DATA ROWS
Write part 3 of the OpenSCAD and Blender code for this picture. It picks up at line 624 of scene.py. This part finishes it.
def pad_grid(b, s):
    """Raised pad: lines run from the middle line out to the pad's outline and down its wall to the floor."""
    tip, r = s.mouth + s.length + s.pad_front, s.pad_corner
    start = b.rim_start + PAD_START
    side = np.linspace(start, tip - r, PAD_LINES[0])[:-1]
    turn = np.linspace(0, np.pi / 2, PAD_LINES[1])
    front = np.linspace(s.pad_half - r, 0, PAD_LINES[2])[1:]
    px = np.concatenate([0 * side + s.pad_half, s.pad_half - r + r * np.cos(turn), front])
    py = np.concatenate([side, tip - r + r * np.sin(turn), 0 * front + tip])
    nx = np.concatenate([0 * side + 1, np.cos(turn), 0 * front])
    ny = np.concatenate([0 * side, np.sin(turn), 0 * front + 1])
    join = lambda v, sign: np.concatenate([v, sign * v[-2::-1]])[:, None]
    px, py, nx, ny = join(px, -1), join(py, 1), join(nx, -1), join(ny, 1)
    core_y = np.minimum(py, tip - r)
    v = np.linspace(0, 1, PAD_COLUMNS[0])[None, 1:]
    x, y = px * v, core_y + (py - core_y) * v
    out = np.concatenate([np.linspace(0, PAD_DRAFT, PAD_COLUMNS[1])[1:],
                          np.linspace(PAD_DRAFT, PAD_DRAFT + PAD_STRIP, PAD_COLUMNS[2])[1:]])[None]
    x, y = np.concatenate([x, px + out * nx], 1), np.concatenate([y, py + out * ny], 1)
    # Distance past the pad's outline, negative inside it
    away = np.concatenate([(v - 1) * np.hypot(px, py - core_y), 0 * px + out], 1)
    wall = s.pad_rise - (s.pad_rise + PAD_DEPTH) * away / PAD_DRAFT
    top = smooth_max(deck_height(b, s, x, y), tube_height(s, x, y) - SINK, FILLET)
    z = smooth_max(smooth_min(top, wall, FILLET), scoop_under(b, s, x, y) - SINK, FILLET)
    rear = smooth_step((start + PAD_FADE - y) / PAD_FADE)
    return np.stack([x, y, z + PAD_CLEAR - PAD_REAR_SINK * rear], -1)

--

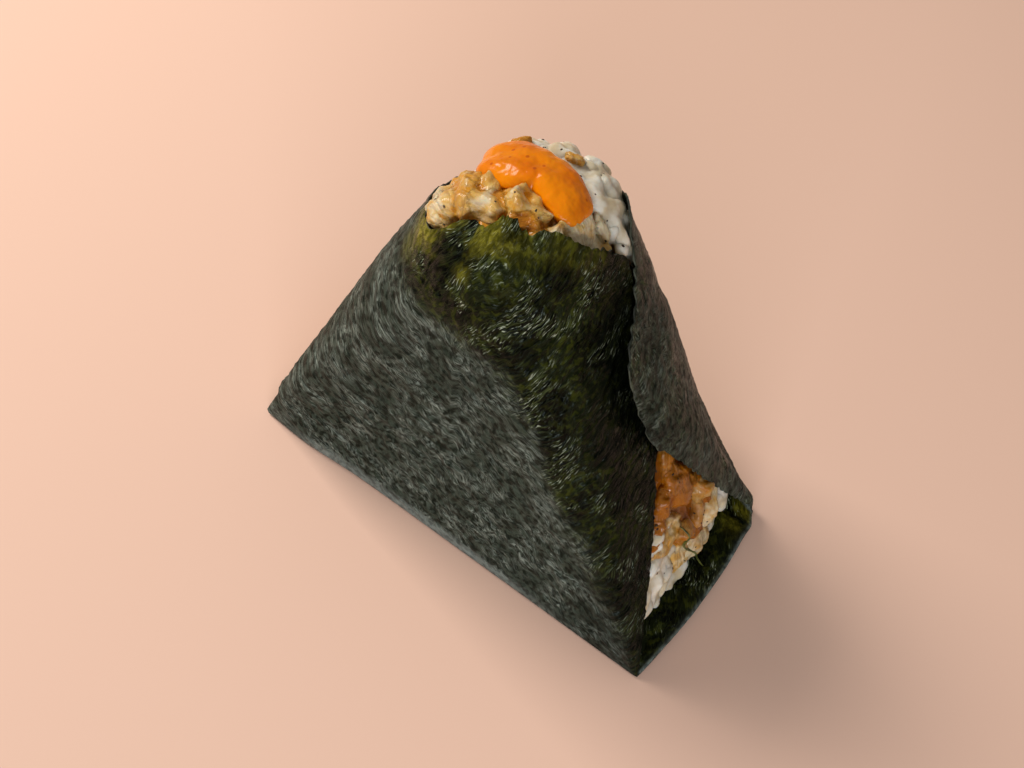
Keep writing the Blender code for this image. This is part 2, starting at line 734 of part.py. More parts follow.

--

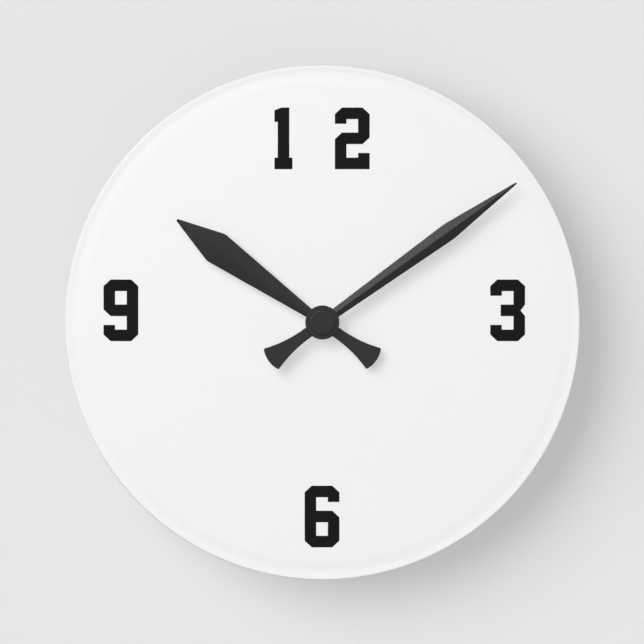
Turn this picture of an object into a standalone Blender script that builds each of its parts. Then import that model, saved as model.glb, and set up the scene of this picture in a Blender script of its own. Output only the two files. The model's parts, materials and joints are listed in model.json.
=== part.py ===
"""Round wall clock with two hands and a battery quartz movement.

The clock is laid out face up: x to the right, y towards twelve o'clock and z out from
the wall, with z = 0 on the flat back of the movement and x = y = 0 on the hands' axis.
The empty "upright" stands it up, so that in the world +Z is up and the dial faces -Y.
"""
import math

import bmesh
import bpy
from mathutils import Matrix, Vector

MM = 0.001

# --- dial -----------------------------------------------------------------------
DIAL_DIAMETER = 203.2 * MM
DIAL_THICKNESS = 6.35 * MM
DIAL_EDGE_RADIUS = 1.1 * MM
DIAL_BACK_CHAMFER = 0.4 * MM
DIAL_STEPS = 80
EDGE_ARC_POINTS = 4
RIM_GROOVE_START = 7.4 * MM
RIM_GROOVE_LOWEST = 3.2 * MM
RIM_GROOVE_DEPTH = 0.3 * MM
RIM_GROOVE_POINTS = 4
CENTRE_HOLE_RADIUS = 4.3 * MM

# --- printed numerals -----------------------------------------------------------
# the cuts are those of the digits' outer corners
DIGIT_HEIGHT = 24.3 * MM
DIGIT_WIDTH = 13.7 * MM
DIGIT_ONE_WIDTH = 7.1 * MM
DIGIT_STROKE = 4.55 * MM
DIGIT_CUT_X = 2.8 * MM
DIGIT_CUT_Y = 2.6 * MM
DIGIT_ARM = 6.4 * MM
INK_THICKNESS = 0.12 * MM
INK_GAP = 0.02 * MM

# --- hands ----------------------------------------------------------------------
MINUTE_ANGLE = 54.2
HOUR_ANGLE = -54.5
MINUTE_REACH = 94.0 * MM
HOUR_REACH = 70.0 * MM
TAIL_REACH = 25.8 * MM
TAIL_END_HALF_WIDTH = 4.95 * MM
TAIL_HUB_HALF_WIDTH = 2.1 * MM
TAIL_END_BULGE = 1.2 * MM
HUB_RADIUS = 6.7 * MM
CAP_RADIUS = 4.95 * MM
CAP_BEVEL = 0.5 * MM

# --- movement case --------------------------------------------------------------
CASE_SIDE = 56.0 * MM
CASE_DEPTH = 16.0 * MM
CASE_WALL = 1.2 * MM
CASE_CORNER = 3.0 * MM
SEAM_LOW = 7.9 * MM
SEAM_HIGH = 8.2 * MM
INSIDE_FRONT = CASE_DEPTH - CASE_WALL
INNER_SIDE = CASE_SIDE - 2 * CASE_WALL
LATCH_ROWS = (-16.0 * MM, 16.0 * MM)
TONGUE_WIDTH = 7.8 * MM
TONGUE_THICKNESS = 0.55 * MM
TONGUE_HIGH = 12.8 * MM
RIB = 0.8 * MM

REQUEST
Quote the listing above, but only from the line that shows "Write part 3" through the line that shows "return np.stack([x, y, z".

REPLY
Write part 3 of the OpenSCAD and Blender code for this picture. It picks up at line 624 of scene.py. This part finishes it.
def pad_grid(b, s):
    """Raised pad: lines run from the middle line out to the pad's outline and down its wall to the floor."""
    tip, r = s.mouth + s.length + s.pad_front, s.pad_corner
    start = b.rim_start + PAD_START
    side = np.linspace(start, tip - r, PAD_LINES[0])[:-1]
    turn = np.linspace(0, np.pi / 2, PAD_LINES[1])
    front = np.linspace(s.pad_half - r, 0, PAD_LINES[2])[1:]
    px = np.concatenate([0 * side + s.pad_half, s.pad_half - r + r * np.cos(turn), front])
    py = np.concatenate([side, tip - r + r * np.sin(turn), 0 * front + tip])
    nx = np.concatenate([0 * side + 1, np.cos(turn), 0 * front])
    ny = np.concatenate([0 * side, np.sin(turn), 0 * front + 1])
    join = lambda v, sign: np.concatenate([v, sign * v[-2::-1]])[:, None]
    px, py, nx, ny = join(px, -1), join(py, 1), join(nx, -1), join(ny, 1)
    core_y = np.minimum(py, tip - r)
    v = np.linspace(0, 1, PAD_COLUMNS[0])[None, 1:]
    x, y = px * v, core_y + (py - core_y) * v
    out = np.concatenate([np.linspace(0, PAD_DRAFT, PAD_COLUMNS[1])[1:],
                          np.linspace(PAD_DRAFT, PAD_DRAFT + PAD_STRIP, PAD_COLUMNS[2])[1:]])[None]
    x, y = np.concatenate([x, px + out * nx], 1), np.concatenate([y, py + out * ny], 1)
    # Distance past the pad's outline, negative inside it
    away = np.concatenate([(v - 1) * np.hypot(px, py - core_y), 0 * px + out], 1)
    wall = s.pad_rise - (s.pad_rise + PAD_DEPTH) * away / PAD_DRAFT
    top = smooth_max(deck_height(b, s, x, y), tube_height(s, x, y) - SINK, FILLET)
    z = smooth_max(smooth_min(top, wall, FILLET), scoop_under(b, s, x, y) - SINK, FILLET)
    rear = smooth_step((start + PAD_FADE - y) / PAD_FADE)
    return np.stack([x, y, z + PAD_CLEAR - PAD_REAR_SINK * rear], -1)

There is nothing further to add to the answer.